● **ITEMS**:
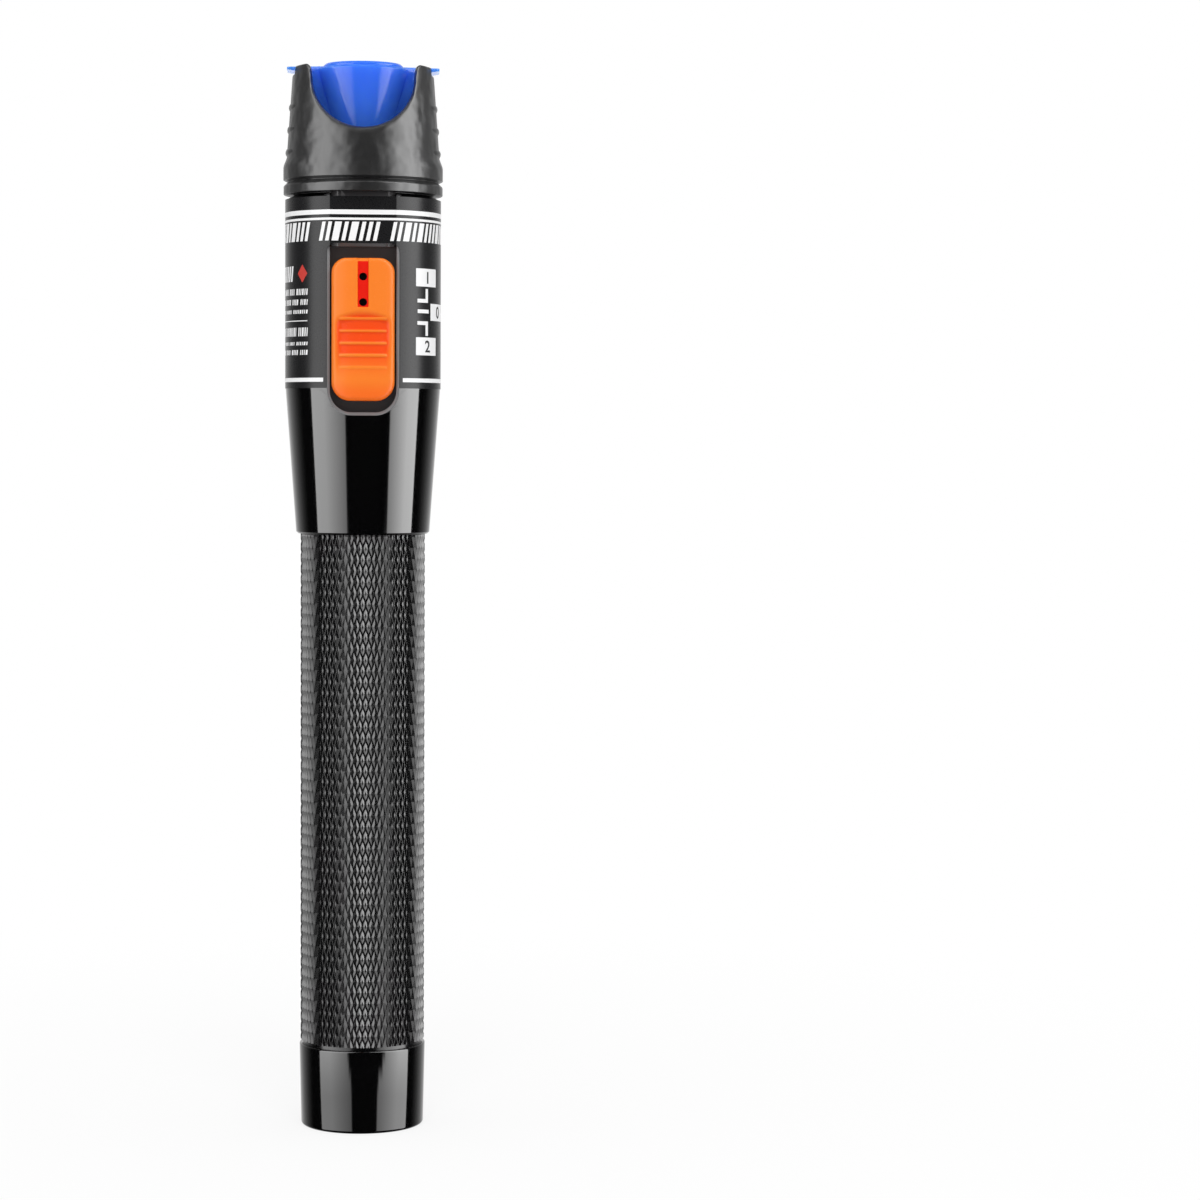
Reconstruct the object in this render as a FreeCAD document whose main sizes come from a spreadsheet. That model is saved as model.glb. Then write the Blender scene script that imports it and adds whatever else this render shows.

--

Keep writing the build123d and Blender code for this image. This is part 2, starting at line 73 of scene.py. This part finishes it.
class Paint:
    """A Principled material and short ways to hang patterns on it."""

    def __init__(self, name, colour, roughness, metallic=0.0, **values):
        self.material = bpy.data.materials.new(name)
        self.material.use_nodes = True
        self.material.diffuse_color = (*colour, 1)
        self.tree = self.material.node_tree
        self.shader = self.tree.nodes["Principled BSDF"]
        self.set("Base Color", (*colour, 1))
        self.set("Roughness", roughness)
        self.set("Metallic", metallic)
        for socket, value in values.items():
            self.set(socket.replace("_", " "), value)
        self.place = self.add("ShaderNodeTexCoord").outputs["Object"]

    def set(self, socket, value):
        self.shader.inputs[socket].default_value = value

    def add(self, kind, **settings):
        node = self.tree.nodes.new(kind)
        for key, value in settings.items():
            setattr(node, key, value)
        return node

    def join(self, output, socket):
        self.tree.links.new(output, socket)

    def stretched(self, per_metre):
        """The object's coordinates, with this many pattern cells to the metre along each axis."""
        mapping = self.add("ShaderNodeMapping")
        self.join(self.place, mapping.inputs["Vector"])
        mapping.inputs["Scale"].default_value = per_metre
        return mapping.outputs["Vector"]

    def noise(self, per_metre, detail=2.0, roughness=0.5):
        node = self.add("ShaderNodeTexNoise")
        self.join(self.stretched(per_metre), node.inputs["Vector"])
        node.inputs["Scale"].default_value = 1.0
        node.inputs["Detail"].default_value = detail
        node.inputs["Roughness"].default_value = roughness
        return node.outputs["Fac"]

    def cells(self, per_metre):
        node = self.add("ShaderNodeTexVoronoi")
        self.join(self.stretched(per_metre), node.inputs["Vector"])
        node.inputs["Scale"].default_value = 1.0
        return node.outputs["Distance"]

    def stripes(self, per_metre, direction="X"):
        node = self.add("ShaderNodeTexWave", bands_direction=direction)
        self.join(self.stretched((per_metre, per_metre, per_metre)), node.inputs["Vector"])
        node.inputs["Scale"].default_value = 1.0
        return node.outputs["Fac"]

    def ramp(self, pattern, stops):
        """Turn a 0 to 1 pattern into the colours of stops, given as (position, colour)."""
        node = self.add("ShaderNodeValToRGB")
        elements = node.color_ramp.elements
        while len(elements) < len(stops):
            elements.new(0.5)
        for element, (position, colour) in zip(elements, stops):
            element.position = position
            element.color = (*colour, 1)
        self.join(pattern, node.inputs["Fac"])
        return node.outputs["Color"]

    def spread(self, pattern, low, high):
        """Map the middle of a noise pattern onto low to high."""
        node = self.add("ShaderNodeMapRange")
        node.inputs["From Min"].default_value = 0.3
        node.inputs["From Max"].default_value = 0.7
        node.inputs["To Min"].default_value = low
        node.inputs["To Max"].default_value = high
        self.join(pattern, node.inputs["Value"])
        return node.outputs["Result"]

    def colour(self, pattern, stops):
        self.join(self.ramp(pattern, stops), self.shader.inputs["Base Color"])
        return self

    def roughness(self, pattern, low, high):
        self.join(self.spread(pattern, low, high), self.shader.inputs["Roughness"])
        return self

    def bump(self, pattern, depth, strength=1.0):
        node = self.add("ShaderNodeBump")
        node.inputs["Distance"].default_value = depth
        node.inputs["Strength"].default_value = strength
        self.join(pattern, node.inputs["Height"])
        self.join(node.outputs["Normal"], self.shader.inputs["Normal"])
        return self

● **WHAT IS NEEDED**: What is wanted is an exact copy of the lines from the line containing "Keep writing the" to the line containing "Principled material and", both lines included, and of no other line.

● **OUTPUT FOR THIS TASK**:
Keep writing the build123d and Blender code for this image. This is part 2, starting at line 73 of scene.py. This part finishes it.
class Paint:
    """A Principled material and short ways to hang patterns on it."""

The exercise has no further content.